═══ COLLECTED MATERIAL ═══
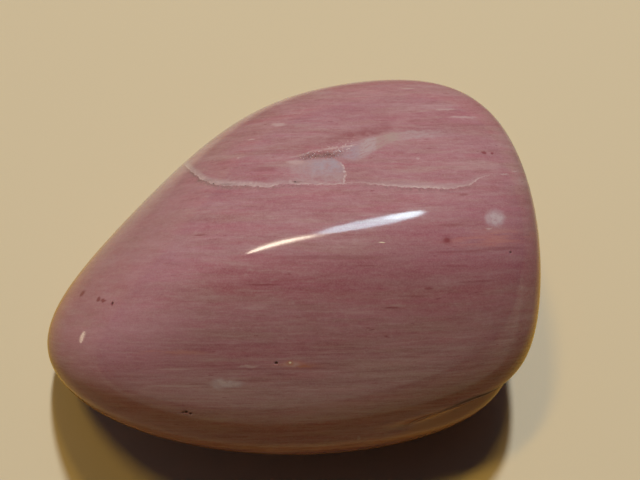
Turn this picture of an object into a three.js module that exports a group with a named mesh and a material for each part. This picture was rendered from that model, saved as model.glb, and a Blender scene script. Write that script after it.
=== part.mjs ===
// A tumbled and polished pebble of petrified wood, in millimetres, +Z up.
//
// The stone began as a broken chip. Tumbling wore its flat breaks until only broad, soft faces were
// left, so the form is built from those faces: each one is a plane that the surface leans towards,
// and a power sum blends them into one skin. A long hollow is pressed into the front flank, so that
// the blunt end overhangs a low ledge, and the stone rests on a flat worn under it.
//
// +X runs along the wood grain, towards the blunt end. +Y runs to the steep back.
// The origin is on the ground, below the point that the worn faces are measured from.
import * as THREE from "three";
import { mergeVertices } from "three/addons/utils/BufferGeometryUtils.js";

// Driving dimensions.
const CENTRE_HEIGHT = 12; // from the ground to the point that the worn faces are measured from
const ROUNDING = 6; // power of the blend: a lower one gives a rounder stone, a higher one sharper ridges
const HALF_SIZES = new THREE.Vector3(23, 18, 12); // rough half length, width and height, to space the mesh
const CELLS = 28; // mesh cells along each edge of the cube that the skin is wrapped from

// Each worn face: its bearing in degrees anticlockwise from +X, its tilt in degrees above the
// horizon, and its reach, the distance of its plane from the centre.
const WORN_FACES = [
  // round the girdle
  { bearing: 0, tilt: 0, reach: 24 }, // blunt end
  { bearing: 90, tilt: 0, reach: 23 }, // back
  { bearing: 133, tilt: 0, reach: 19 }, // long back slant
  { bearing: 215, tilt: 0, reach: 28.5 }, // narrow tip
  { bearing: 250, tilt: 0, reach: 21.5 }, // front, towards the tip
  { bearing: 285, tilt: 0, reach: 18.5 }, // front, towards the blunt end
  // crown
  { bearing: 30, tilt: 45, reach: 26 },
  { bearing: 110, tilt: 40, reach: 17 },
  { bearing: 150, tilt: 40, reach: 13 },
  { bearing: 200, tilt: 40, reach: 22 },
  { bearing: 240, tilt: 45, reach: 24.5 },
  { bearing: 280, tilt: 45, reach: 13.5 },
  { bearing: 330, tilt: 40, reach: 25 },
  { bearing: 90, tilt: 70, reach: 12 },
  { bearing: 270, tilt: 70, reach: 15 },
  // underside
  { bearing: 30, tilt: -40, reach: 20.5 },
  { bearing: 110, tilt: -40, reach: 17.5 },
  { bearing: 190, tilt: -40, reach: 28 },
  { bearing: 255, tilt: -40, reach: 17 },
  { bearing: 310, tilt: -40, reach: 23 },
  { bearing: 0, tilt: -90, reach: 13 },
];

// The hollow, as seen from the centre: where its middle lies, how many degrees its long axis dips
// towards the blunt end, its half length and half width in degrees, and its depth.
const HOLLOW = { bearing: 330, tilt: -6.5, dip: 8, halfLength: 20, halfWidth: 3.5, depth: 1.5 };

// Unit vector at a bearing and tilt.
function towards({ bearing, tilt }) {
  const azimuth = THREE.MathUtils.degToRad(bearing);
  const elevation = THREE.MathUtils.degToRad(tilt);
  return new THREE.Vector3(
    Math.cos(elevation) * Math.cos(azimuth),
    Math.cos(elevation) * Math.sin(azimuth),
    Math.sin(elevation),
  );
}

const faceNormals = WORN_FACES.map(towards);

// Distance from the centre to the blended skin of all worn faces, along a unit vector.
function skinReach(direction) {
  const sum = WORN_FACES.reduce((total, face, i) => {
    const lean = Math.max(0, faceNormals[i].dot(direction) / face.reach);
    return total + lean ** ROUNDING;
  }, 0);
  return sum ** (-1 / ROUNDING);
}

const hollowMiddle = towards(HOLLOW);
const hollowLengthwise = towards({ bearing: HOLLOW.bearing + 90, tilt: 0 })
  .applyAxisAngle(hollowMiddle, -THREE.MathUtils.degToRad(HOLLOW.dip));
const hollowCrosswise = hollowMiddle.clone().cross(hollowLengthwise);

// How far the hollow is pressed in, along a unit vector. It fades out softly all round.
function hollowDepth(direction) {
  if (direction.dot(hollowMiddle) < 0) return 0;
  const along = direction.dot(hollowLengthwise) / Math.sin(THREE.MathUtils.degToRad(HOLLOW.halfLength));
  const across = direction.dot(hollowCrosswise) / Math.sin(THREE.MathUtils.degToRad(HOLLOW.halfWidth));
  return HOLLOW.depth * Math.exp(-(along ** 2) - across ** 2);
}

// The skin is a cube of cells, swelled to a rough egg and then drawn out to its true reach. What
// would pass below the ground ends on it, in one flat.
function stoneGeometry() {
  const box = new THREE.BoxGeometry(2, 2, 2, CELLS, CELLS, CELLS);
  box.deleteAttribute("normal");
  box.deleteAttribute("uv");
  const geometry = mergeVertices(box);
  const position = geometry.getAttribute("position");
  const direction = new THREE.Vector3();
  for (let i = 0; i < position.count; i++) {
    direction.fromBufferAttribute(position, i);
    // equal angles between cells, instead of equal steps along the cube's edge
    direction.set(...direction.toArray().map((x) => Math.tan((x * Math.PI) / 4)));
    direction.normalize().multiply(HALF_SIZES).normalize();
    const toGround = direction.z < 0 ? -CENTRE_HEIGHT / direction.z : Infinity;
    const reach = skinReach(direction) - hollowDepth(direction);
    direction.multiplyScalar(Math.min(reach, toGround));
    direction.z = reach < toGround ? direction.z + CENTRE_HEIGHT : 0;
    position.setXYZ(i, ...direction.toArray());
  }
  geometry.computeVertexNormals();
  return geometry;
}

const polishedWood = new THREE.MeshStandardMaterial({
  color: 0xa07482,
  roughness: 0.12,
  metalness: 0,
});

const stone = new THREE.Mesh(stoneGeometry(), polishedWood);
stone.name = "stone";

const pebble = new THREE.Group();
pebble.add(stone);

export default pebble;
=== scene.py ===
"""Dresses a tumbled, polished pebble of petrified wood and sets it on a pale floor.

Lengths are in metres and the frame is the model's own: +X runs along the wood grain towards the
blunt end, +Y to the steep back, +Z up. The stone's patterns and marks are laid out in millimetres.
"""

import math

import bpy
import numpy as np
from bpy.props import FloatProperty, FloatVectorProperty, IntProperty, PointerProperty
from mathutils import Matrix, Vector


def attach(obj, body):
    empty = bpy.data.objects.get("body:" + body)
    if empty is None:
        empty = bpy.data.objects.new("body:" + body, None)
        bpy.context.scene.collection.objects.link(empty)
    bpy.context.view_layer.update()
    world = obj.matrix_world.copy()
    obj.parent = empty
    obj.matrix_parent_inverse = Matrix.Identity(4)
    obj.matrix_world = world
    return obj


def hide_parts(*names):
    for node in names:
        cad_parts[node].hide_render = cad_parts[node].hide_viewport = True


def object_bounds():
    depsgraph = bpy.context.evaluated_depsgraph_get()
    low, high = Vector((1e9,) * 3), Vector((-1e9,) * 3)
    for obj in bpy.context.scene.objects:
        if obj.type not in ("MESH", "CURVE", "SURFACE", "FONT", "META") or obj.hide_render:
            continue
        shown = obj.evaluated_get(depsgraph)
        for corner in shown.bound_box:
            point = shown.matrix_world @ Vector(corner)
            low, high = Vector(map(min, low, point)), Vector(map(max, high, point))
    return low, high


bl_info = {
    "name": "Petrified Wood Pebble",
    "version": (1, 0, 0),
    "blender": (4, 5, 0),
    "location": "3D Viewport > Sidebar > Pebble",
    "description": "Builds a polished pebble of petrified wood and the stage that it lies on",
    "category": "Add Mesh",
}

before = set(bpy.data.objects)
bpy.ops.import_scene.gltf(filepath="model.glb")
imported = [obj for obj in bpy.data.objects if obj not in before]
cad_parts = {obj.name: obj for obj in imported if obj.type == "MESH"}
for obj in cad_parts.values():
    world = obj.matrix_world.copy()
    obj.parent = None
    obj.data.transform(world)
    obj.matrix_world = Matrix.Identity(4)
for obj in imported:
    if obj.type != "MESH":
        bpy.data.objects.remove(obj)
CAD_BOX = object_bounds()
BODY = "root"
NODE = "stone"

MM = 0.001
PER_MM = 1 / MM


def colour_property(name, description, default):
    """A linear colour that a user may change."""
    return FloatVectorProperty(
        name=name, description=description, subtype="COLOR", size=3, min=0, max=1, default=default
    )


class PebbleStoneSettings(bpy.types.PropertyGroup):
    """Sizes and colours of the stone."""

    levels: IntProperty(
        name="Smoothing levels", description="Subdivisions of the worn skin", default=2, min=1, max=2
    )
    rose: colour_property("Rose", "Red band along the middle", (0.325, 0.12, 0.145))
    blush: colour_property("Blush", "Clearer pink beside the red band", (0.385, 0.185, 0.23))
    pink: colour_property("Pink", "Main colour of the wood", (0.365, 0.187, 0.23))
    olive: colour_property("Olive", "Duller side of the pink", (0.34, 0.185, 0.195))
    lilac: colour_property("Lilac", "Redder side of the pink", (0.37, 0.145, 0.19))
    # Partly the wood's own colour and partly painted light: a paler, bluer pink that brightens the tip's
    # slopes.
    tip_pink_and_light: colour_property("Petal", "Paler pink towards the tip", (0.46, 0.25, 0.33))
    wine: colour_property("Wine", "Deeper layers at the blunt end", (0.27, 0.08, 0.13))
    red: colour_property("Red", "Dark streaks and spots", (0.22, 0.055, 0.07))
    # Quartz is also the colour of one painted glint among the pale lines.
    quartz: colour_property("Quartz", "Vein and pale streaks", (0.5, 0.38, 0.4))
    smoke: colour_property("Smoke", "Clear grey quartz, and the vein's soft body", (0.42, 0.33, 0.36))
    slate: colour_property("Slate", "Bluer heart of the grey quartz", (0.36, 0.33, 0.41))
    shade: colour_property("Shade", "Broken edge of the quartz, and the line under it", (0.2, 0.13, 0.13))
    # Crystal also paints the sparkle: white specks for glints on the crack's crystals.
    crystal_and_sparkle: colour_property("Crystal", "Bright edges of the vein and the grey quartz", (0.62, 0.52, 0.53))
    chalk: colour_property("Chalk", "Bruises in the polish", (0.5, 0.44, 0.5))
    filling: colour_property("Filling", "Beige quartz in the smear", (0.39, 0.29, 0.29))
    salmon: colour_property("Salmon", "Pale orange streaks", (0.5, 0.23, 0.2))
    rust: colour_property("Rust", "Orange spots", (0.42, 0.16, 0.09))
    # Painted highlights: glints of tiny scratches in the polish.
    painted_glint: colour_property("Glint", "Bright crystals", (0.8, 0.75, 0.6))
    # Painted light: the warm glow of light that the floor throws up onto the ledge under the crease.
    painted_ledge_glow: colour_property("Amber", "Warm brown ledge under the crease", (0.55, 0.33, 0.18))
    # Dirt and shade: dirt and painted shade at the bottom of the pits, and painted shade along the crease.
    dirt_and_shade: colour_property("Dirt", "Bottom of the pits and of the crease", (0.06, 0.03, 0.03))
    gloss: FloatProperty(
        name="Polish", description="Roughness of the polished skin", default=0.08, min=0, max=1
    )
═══
TASK PROMPT> In the listing above, find the line containing "bpy.context.view_layer.update()" and the line containing "return low, high", then repeat those two lines and everything between them exactly.

THE ANSWER>
    bpy.context.view_layer.update()
    world = obj.matrix_world.copy()
    obj.parent = empty
    obj.matrix_parent_inverse = Matrix.Identity(4)
    obj.matrix_world = world
    return obj


def hide_parts(*names):
    for node in names:
        cad_parts[node].hide_render = cad_parts[node].hide_viewport = True


def object_bounds():
    depsgraph = bpy.context.evaluated_depsgraph_get()
    low, high = Vector((1e9,) * 3), Vector((-1e9,) * 3)
    for obj in bpy.context.scene.objects:
        if obj.type not in ("MESH", "CURVE", "SURFACE", "FONT", "META") or obj.hide_render:
            continue
        shown = obj.evaluated_get(depsgraph)
        for corner in shown.bound_box:
            point = shown.matrix_world @ Vector(corner)
            low, high = Vector(map(min, low, point)), Vector(map(max, high, point))
    return low, high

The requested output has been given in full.